Judging by the number of people who, preoccupied I presume, let the door slam in my face as they precede me to the other side, this manners-challenged woman must have a horde of clones.
Just as the Internet sealed the doom of grammar, Truss believes, cyber-communication has contributed to the decline of manners. In our computer-dominated society, we have less interaction and fewer "doors' to open anyway. We merely click on tiny icons and leave the "opening" to the discretion of the recipient.
Fact is, we are becoming so accustomed to working alone that we are losing our ability to relate to non-virtual people, or to exercise qualities once known as "social graces."
Truss is no fan, either, of the impersonal "press one, press two" answering system to which 90 percent of do-it-yourself, corporate America subscribes, and which only adds to the growing cult of leave-me-aloners and their mantra, "stay out of my space." For some reason, however, it's entirely permissible for you, mobile phone in hand, to walk through supermarkets, down office hallways or along crowded sidewalks and invade my space with your high-decibel conversations with someone else. (We "talk to the hand" because no one else is listening to us.)
What a paradox! We push social correctness under the guise of being ultra-respectful, but what's really happening is, "we're covering ourselves and avoiding prosecution in a world of hair-trigger sensitivity." On the other hand, our reduced contact with other people causes us to forget our impact on others and, in another Truss-coined phrase, leads to "social autism," a rise in the aloof, self-assertiveness she calls "My Bubble, My Rules." Eventually, we absolve ourselves of the very complaints we form about others and abdicate our own responsibilities because, after all, as she addresses in her final chapter, "someone else will clean it up."
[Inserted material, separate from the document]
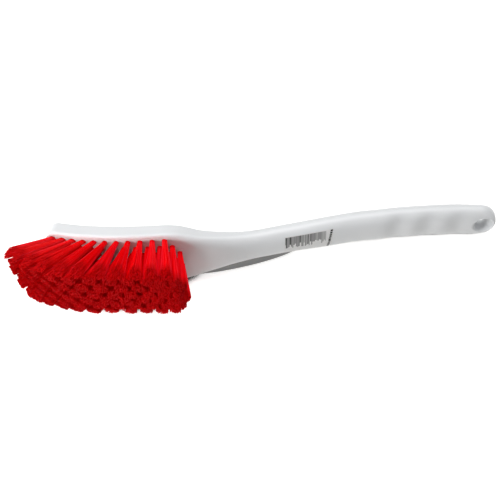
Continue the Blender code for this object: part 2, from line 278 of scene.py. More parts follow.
for name, (place, aim, side, power) in LAMPS.items():
    lamp_data = bpy.data.lights.new(name, "AREA")
    lamp_data.shape = "SQUARE"
    lamp_data.size = side
    lamp_data.energy = power
    lamp = bpy.data.objects.new(name, lamp_data)
    lamp.location = place
    lamp.rotation_euler = (Vector(aim) - Vector(place)).to_track_quat("-Z", "Y").to_euler()
    bpy.context.scene.collection.objects.link(lamp)
bpy.data.lights["toe_lamp"].spread = TOE_LAMP_SPREAD
print(len(LAMPS), "soft lamps")

# %% [markdown]
# ## The skin of moulded plastic
# Moulded plastic is never quite even: its skin has a very fine grain, and its
# tone and gloss change slowly over centimetres. Both are made from noise in
# object coordinates. An image could hold them too, but it would have to be
# unwrapped and would blur close up. Block and label share them, so they are a
# node group, which each material places with amounts of its own.

# %% Inputs and outputs of the skin
SKIN_INPUTS = {"Color": "NodeSocketColor", "Tone Change": "NodeSocketFloat", "Roughness": "NodeSocketFloat",
               "Gloss Change": "NodeSocketFloat", "Grain Size": "NodeSocketFloat"}
SKIN_OUTPUTS = {"Color": "NodeSocketColor", "Roughness": "NodeSocketFloat", "Grain": "NodeSocketFloat"}
PATCHES_PER_METRE = 45
PATCH_DETAIL = 4
GRAIN_DETAIL = 2
print("skin takes", ", ".join(SKIN_INPUTS))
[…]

Finally, Truss lays down her witty pen and admits, almost apologetically, that we must have known her book would end with a "moral homily" against bad manners, and the lady delivers.
"Bad manners lead to other kinds of badness," and "without manners, serious human relations are impossible." And, in a final quote from Henry James, her far-from-unique remedy is so simple: "Three things in life are important. The first is to be kind. The second is to be kind. And the third is to be kind."
Where have I heard that before? Oh, yes, years ago in Sunday School: "Be ye kind, one to another" (Ephesians 4:32).
I wasn't sure how I would end my attempt to relay the message of this book until I entered the rest room of my neighborhood supermarket and found the floor littered with discarded paper towels. Besides the patrons who couldn't seem to locate the trash container, I wondered why "someone" hadn't come by to clean it up.
I was the only one in the room.
Suddenly I realized I was that "someone."